Dataset items
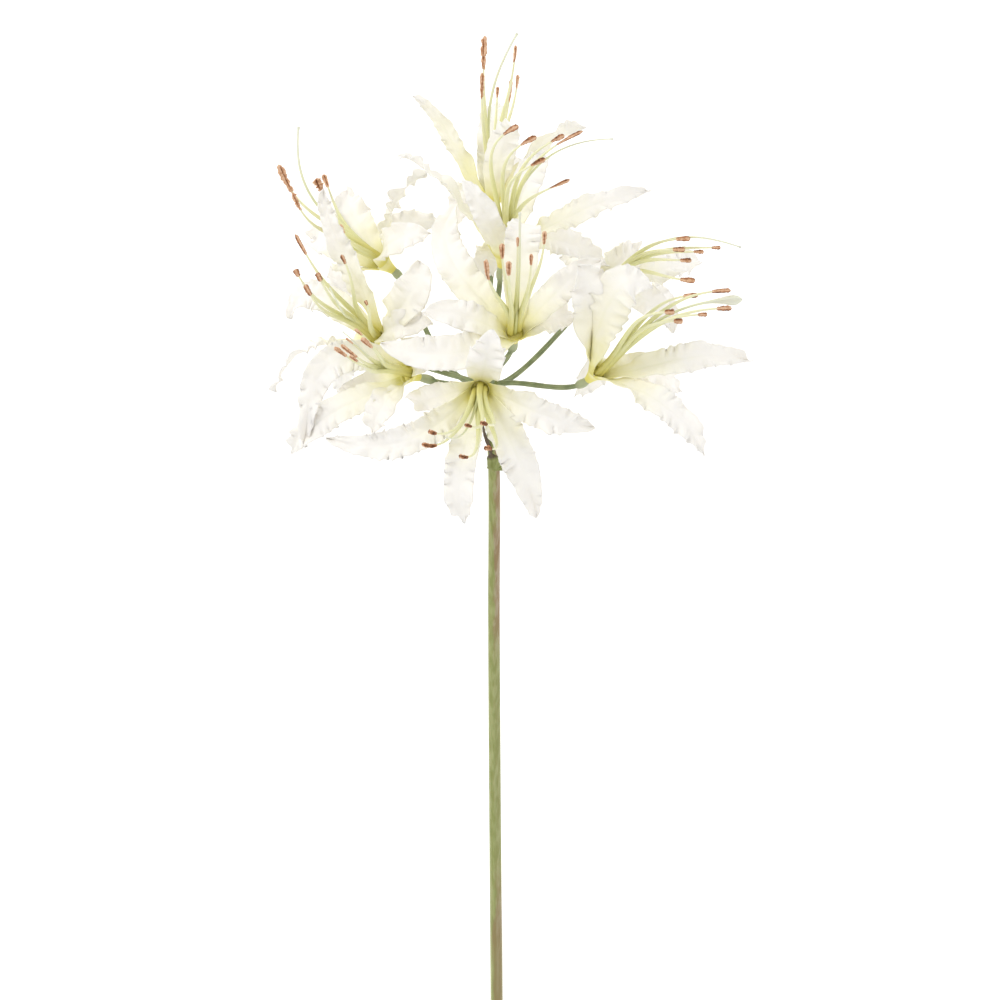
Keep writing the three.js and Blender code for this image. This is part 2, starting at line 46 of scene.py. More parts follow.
# A petal ends at its tip and bends over by way of via. Its face turns up to the sky by the share in
# level, tapersFrom is the share along it where it starts to narrow, crinkled multiplies its crinkles,
# and with glow under 1 the yellow-green reaches further along it. A stalk leaves the knob in the
# direction of seat, straight for about the length in leave. The ends of the threads and their
# anthers point along sweep, and antherSizes gives each anther's length and width
florets = {
    "frontLow": {
        "throat": (-6, 4, 38),
        "facing": (-0.1, -0.35, 0.93),
        "seat": (-0.15, -0.05, 0.99),
        "sweep": (-0.62, 0.22, 0.75),
        "petals": [
            {"tip": (45, -12, 28), "crinkled": 1.2},
            {
                "tip": (19.5, -53, 26), "via": (15, -29, 46),
                "width": 15.5, "tapersFrom": 0.56, "crinkled": 1.2,
            },
            {"tip": (-13, -55, 22), "via": (-20, -36, 42), "tapersFrom": 0.72, "crinkled": 1.2},
            {"tip": (-74, -17, 34), "via": (-38, -30, 50), "crinkled": 2.2},
            {"tip": (-38, 1, 2)},
            {"tip": (0, 31, 70), "width": 16},
        ],
        "anthers": [
            (-27, -15, 80), (-29, -21, 68), (-11, -12, 88), (-4, -11, 84), (-13, -26, 74), (-2, -22, 78),
        ],
        "antherSizes": [(4, 2.6), (9.2, 2.5), (4, 2.1), (3.4, 2.6), (5.6, 2.3), (3.6, 2.8)],
        "style": (-21, -17, 70),
        "styleTip": 0.36,
    },
    "frontHigh": {
        "throat": (10, 31, 36),
        "facing": (0.05, 0.5, 0.86),
        "seat": (0.2, 0.5, 0.84),
        "sweep": (0, 0.8, 0.6),
        "petals": [
            {"tip": (16, 70, 26), "via": (14, 100, 50), "width": 15},
            {"tip": (-15, 90, 2), "via": (-36, 66, 20), "width": 16, "tapersFrom": 0.5},
            {"tip": (-31, 39, 44)},
            {"tip": (-50, 25, 40), "via": (-24, 14, 50), "width": 16},
            {"tip": (48, 62, 22)},
            {"tip": (37, 38, 10)},
        ],
        "anthers": [(-3, 59, 80), (4, 66, 78), (7, 58, 84), (17, 62, 82), (23, 72, 76), (11, 70, 78)],
        "antherSizes": [(12, 2.0), (7.8, 2.3), (7.5, 2.4), (6, 1.6), (6.5, 1.8), (5, 1.4)],
        "style": (12, 83, 70),
    },
    "topBack": {
        "throat": (-1, 92, -18),
        "facing": (-0.05, 0.93, -0.3),
        "seat": (-0.05, 0.93, -0.36),
        "sweep": (0.05, 1, 0.1),
        "petals": [
            {"tip": (-36, 137, -12), "width": 7.5, "tapersFrom": 0.4, "glow": 0.6},
            {"tip": (1, 135, -50)},
            {"tip": (42, 124, -34), "level": 0, "crinkled": 0.3, "glow": 0.7},
            {"tip": (19, 106, -76)},
            {"tip": (-19, 79, -76)},
            {"tip": (9, 124, 6)},
        ],
        "anthers": [
            (-4, 161, -10), (-5, 144, -2), (10, 157, -18), (11, 144, -8), (8, 142, -26), (2, 140, -32),
        ],
        "antherSizes": [(15, 2.4), (12, 1.6), (7.6, 1.5), (6.2, 1.5), (11, 1.6), (5, 1.4)],
        "style": (11, 166, -12),
        "styleSweep": (0.5, 0.87, 0),
    },
    "topFront": {
        "throat": (4.5, 68, 13),
        "facing": (0.08, 0.9, 0.44),
        "seat": (0.08, 0.93, 0.36),
        "sweep": (0.9, 0.4, 0.1),
        "petals": [
            {"tip": (70, 94, 5), "via": (46, 92, 24), "width": 10.8, "tapersFrom": 0.54, "glow": 0.8},
            {"tip": (-43, 110, 8), "level": 0, "crinkled": 0.7, "glow": 0.8},
            {"tip": (23, 112, -20)},
            {"tip": (-14, 98, 44), "via": (-1, 84, 46), "width": 11},
            {"tip": (51, 61, -18)},
            {"tip": (-7, 50, -8), "width": 11},
        ],
        "anthers": [(8, 121, 44), (16, 116, 50), (20, 106, 56), (29, 117, 42), (37, 119, 34), (31, 97, 42)],
        "antherSizes": [(8.7, 2.3), (8.5, 2.3), (7.5, 2.6), (6.7, 2.2), (15, 1.5), (10.6, 1.7)],
        "style": (54, 117, 30),
        "styleTip": 0.3,
        "styleSweep": (1, 0, 0),
    },
    "rightBack": {
        "throat": (49, 52, -18),
        "facing": (0.65, 0.7, -0.15),
        "seat": (0.93, 0.25, -0.25),
        "sweep": (1, 0, 0.1),
        "petals": [
            {"tip": (66, 68, -45)},
            {"tip": (94, 63, -48)},
            {"tip": (82, 31, -76)},
            {"tip": (44, 31, -76)},
            {"tip": (30, 65, -54)},
            {"tip": (80, 34, -30)},
        ],
        "anthers": [(86, 73, -6), (84, 68, 2), (93, 67, -2), (87, 63, 4), (101, 69, -10), (88, 54, 2)],
        "antherSizes": [(6.3, 2.1), (5.4, 2.3), (4.4, 1.7), (5, 2.0), (3.8, 1.6), (6.6, 2.3)],
        "style": (112, 69, -6),
        "styleTip": 0.38,
        "styleSweep": (1, -0.35, -0.1),
    },
    "rightFront": {
        "throat": (48, 14, 22),
        "facing": (0.6, 0.57, 0.56),
        "seat": (0.88, 0.25, 0.4),
        "sweep": (1, 0, 0),
        "petals": [
            {"tip": (115, 17.5, 10), "tapersFrom": 0.5},
            {"tip": (95, -25, 20)},
            {"tip": (84, 4, -14)},
            {"tip": (37, 2, -28)},
            {"tip": (38, 60, 46), "width": 20, "glow": 0.85},
            {"tip": (71, 50, 44), "via": (52, 64, 56), "width": 20, "glow": 0.75},
        ],
        "anthers": [(89, 47, 22), (103, 49, 30), (79, 39, 60), (83, 35, 56), (94, 38, 46), (104, 41, 34)],
        "antherSizes": [(6.5, 2.1), (8.2, 1.8), (4.3, 2.3), (3.8, 2.5), (3.9, 1.7), (6.2, 2.1)],
        "style": (112, 45, 28),
    },
    "leftBack": {
        "throat": (-52, 64, -20),
        "facing": (-0.78, 0.58, 0.15),
        "seat": (-0.9, 0.15, -0.35),
        "leave": 24,
        "sweep": (-0.35, 0.93, 0.05),
        "petals": [
            {"tip": (-66, 95, -46), "width": 15},
            {"tip": (-30, 103, -25), "level": 0},
            {"tip": (-24, 82, -50)},
            {"tip": (-28, 75, 8)},
            {"tip": (-67, 45, -76)},
            {"tip": (-82, 74, -76)},
        ],
        "anthers": [
            (-95.5, 103, -5), (-89, 90, 8), (-79, 98, -30), (-76, 100, -38), (-75, 76, 0), (-68, 77, 2),
        ],
        "antherSizes": [(14.8, 2.5), (9.5, 1.8), (6.2, 3.2), (6, 2.2), (6, 1.8), (5, 1.6)],
        "style": (-88, 124, -20),
        "styleSweep": (0.1, 1, 0.1),
    },
    "leftMiddle": {
        "throat": (-54, 29, 2),
        "facing": (-0.65, 0.6, 0.5),
        "seat": (-0.93, 0.35, 0.1),
        "sweep": (-0.45, 0.88, 0.1),
        "petals": [
            {"tip": (-76, 95, 18), "width": 10, "tapersFrom": 0.42},
            {"tip": (-92, 37, -20), "via": (-87, 62, -12), "level": 0},
            {"tip": (-99, 4, 0), "via": (-88, 34, 20), "level": 0},
            {"tip": (-33, 62, 16), "via": (-30, 48, 26), "width": 17},
            {"tip": (-27, 34, 20)},
            {"tip": (-67, 0, -50)},
        ],
        "anthers": [(-87, 71, 28), (-78, 55, 40), (-88, 57, 34), (-83, 49, 42), (-67, 63, 40), (-56, 42, 52)],
        "antherSizes": [(10.3, 1.7), (4, 2.3), (3.4, 2.4), (5.6, 2.2), (4.3, 1.6), (5, 1.3)],
        "straightThread": 5,
        "style": (-73, 50, 50),
        "styleTip": 0.3,
    },
    "leftFront": {
        "throat": (-40, 12, 24),
        "facing": (-0.75, 0.2, 0.62),
        "seat": (-0.75, 0, 0.66),
        "sweep": (-0.75, 0.6, 0.3),
        "petals": [
            {"tip": (-84, -21, 4), "via": (-86, 34, 30), "width": 14},
            {"tip": (-70, -8, -8)},
            {"tip": (-54, -15, 24)},
            {"tip": (-22, 24, -10)},
            {"tip": (-25, 22, 30)},
            {"tip": (-91, -24, -6)},
        ],
        "anthers": [(-65, 22, 68), (-68, 21, 64), (-64, 26, 66), (-56, 25, 70), (-62, 18, 72), (-60, 30, 62)],
        "antherSizes": [(11, 1.8), (7.5, 2.0), (4.2, 1.3), (7.5, 2.4), (5, 1.6), (4.5, 1.5)],
        "style": (-67, 30, 72),
        "styleTip": 0.3,
    },
}


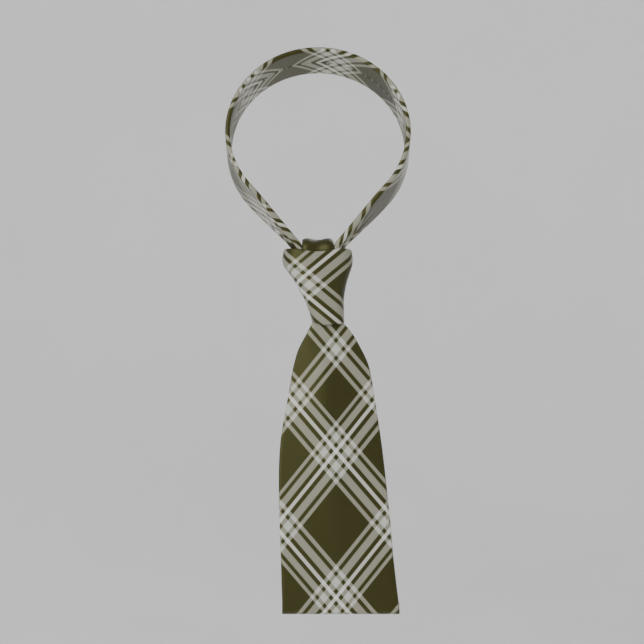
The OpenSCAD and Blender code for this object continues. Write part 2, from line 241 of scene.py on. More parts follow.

EXERCISE INSTRUCTIONS:
In the entries above, find every line holding the word "More" and copy it out.

SOLUTION FOR THIS EXERCISE:
Keep writing the three.js and Blender code for this image. This is part 2, starting at line 46 of scene.py. More parts follow.
The OpenSCAD and Blender code for this object continues. Write part 2, from line 241 of scene.py on. More parts follow.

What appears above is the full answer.